[DATASET CONTENT]:
• • • • • • •

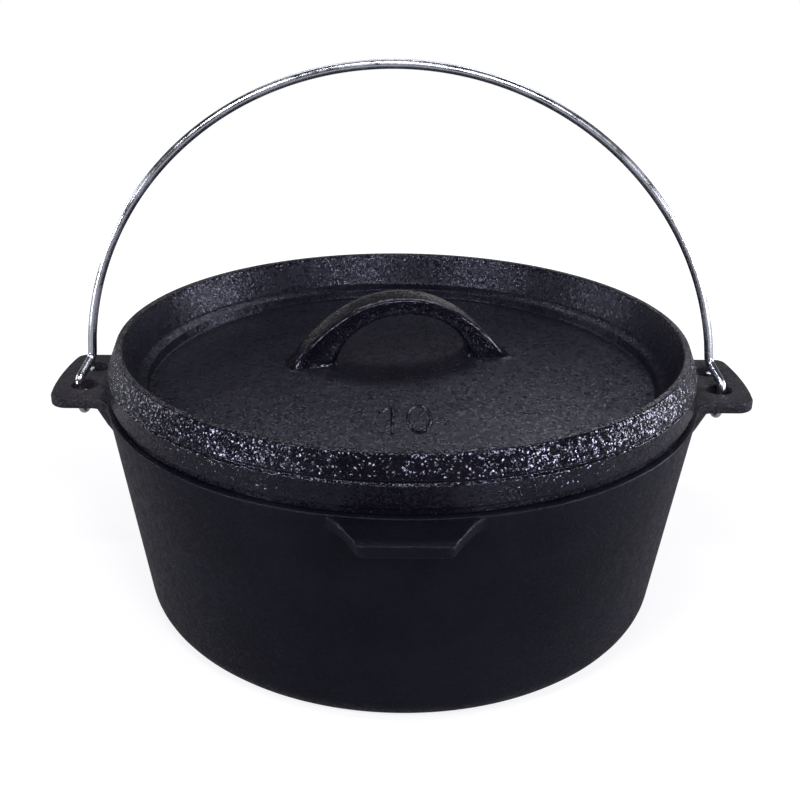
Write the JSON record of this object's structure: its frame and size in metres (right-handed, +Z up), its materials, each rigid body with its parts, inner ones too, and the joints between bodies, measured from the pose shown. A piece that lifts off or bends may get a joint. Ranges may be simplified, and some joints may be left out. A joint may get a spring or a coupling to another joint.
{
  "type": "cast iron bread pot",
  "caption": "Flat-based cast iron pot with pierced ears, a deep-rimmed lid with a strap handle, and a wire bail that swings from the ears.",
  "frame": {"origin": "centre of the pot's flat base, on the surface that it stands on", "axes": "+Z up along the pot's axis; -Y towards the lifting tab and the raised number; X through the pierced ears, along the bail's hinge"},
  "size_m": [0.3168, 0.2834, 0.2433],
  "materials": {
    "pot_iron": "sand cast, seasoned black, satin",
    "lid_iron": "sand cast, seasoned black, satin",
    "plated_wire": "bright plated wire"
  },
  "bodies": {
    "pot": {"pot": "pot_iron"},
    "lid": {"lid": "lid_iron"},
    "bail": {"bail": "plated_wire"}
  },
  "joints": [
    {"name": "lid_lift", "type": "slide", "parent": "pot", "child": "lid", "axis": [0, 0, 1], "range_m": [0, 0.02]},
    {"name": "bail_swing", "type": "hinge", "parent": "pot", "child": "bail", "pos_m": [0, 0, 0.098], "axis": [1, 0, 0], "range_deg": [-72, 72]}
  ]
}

• • • • • • •

[WORK TO BE COMPLETED]:
Using the data above, return each line exactly as written.

[RESULT OF THE EXERCISE]:
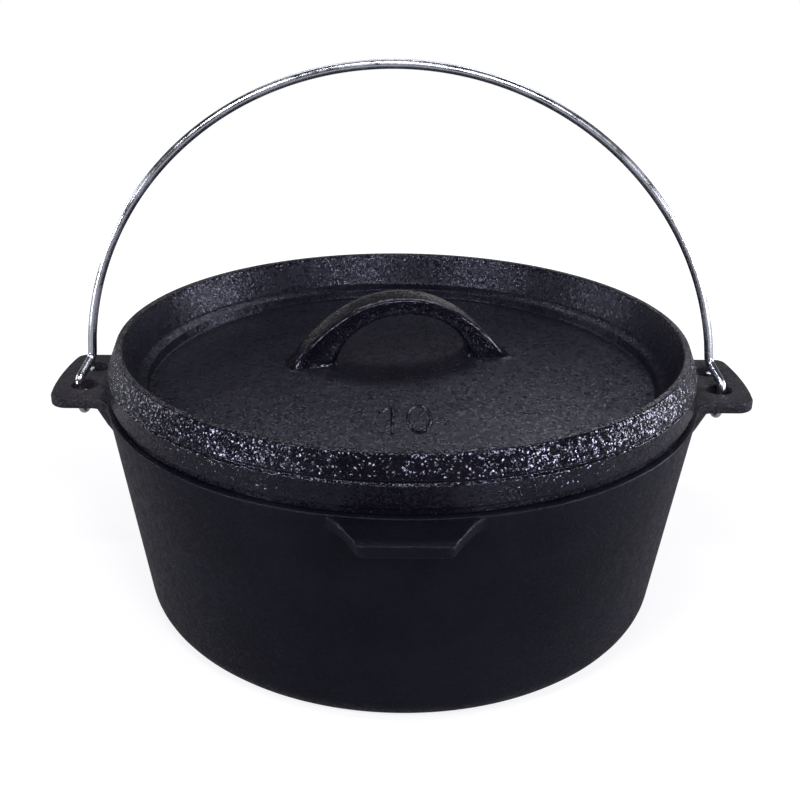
Write the JSON record of this object's structure: its frame and size in metres (right-handed, +Z up), its materials, each rigid body with its parts, inner ones too, and the joints between bodies, measured from the pose shown. A piece that lifts off or bends may get a joint. Ranges may be simplified, and some joints may be left out. A joint may get a spring or a coupling to another joint.
{
  "type": "cast iron bread pot",
  "caption": "Flat-based cast iron pot with pierced ears, a deep-rimmed lid with a strap handle, and a wire bail that swings from the ears.",
  "frame": {"origin": "centre of the pot's flat base, on the surface that it stands on", "axes": "+Z up along the pot's axis; -Y towards the lifting tab and the raised number; X through the pierced ears, along the bail's hinge"},
  "size_m": [0.3168, 0.2834, 0.2433],
  "materials": {
    "pot_iron": "sand cast, seasoned black, satin",
    "lid_iron": "sand cast, seasoned black, satin",
    "plated_wire": "bright plated wire"
  },
  "bodies": {
    "pot": {"pot": "pot_iron"},
    "lid": {"lid": "lid_iron"},
    "bail": {"bail": "plated_wire"}
  },
  "joints": [
    {"name": "lid_lift", "type": "slide", "parent": "pot", "child": "lid", "axis": [0, 0, 1], "range_m": [0, 0.02]},
    {"name": "bail_swing", "type": "hinge", "parent": "pot", "child": "bail", "pos_m": [0, 0, 0.098], "axis": [1, 0, 0], "range_deg": [-72, 72]}
  ]
}